**WHAT IS BEING ASKED:** Pull every line containing "bodies" out of the material below.
— Start of DATA PROVIDED —
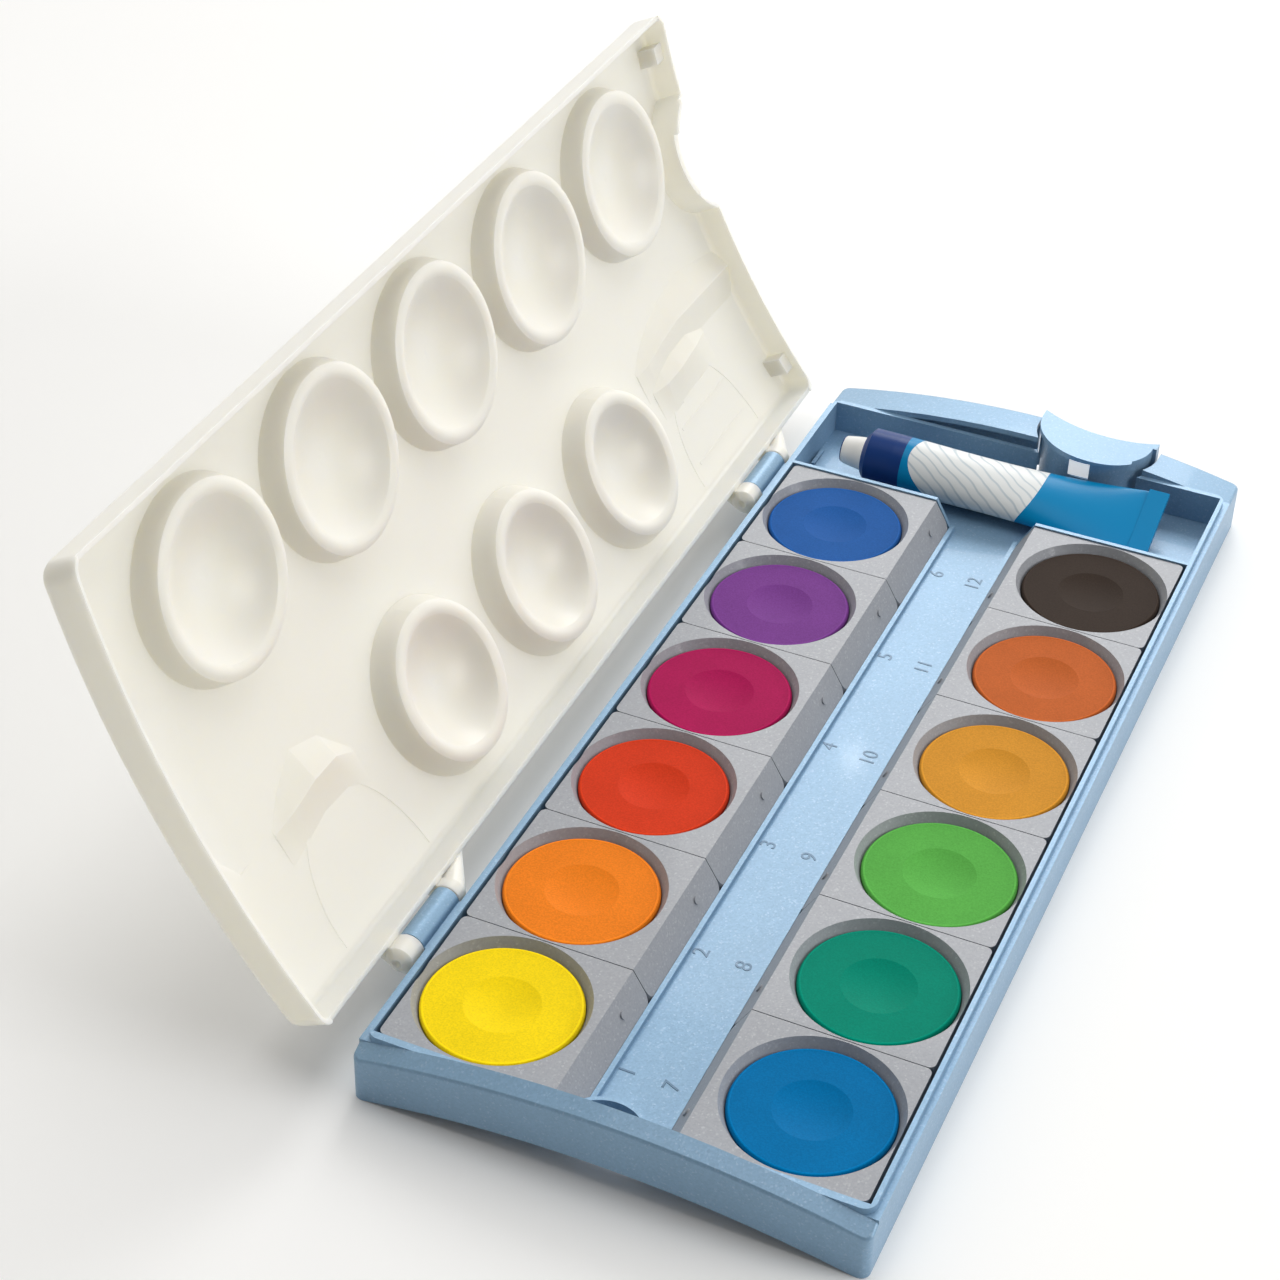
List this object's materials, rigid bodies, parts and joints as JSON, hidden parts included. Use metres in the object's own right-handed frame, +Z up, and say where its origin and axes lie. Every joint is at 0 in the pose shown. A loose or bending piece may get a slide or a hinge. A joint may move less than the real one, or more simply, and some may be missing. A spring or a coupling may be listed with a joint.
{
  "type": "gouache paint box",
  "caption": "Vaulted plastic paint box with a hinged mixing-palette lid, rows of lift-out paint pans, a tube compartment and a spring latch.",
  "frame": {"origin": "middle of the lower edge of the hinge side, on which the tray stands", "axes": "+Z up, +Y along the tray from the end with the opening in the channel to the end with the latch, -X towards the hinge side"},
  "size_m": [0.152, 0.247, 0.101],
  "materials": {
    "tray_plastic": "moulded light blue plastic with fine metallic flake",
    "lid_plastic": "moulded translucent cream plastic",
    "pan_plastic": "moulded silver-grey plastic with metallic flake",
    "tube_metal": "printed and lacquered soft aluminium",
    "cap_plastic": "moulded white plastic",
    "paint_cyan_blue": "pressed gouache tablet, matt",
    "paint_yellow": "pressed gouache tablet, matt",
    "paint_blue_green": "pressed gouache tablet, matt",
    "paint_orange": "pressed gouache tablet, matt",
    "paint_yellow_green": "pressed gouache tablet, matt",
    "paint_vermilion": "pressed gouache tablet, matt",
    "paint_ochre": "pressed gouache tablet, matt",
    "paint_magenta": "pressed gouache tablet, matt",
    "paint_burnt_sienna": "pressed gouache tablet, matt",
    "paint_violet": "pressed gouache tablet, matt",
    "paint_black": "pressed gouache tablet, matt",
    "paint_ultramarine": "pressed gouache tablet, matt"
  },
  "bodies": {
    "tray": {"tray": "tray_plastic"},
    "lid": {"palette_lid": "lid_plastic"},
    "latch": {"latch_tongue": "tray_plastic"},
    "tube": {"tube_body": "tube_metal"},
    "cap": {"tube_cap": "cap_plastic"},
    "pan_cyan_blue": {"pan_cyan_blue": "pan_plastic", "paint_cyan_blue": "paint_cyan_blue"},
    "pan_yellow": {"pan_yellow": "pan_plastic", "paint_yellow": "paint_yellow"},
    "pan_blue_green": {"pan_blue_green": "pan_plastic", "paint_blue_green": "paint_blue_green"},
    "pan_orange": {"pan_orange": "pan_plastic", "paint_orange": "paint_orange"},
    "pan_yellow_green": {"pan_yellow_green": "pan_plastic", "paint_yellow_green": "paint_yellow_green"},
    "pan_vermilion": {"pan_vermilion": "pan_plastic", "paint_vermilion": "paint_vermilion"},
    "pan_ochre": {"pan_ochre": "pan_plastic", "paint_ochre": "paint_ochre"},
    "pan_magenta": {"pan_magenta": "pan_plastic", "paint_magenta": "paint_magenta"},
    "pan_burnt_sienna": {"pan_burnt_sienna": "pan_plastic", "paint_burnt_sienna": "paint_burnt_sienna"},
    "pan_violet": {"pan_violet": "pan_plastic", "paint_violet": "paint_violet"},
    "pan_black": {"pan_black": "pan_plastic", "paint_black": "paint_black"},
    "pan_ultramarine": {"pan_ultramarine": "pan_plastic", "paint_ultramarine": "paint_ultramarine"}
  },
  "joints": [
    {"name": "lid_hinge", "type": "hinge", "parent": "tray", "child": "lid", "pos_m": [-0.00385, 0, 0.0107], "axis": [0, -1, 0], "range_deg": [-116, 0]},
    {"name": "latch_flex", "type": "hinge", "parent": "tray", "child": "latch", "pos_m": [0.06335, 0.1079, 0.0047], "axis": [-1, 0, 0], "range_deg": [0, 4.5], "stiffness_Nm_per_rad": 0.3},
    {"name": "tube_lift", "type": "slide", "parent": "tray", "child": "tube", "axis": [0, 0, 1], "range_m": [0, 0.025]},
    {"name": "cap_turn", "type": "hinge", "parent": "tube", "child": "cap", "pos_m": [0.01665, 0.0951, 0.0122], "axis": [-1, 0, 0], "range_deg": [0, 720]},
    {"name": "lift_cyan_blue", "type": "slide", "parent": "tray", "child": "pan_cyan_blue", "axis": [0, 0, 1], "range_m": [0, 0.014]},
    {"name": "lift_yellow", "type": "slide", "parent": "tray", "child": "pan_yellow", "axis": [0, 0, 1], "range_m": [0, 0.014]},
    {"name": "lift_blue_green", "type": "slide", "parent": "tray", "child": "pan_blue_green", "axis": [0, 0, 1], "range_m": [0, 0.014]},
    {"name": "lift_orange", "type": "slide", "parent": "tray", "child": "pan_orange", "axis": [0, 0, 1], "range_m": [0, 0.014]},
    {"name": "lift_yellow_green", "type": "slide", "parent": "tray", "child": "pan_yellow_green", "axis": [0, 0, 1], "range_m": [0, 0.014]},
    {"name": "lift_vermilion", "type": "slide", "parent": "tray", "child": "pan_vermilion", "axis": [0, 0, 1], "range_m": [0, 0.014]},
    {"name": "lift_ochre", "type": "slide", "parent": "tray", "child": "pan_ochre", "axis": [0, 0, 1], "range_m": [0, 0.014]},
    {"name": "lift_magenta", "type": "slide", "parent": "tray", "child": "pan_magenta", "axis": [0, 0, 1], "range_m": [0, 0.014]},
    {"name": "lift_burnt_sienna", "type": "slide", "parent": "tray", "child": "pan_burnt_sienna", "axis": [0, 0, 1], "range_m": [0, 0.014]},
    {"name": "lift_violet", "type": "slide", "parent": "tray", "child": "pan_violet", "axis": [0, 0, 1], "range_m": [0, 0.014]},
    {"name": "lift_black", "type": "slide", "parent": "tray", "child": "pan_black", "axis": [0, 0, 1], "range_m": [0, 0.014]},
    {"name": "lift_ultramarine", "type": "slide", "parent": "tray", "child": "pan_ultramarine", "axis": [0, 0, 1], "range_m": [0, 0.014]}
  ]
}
— End of DATA PROVIDED —
**ANSWER TO THIS PROBLEM:**
List this object's materials, rigid bodies, parts and joints as JSON, hidden parts included. Use metres in the object's own right-handed frame, +Z up, and say where its origin and axes lie. Every joint is at 0 in the pose shown. A loose or bending piece may get a slide or a hinge. A joint may move less than the real one, or more simply, and some may be missing. A spring or a coupling may be listed with a joint.
  "bodies": {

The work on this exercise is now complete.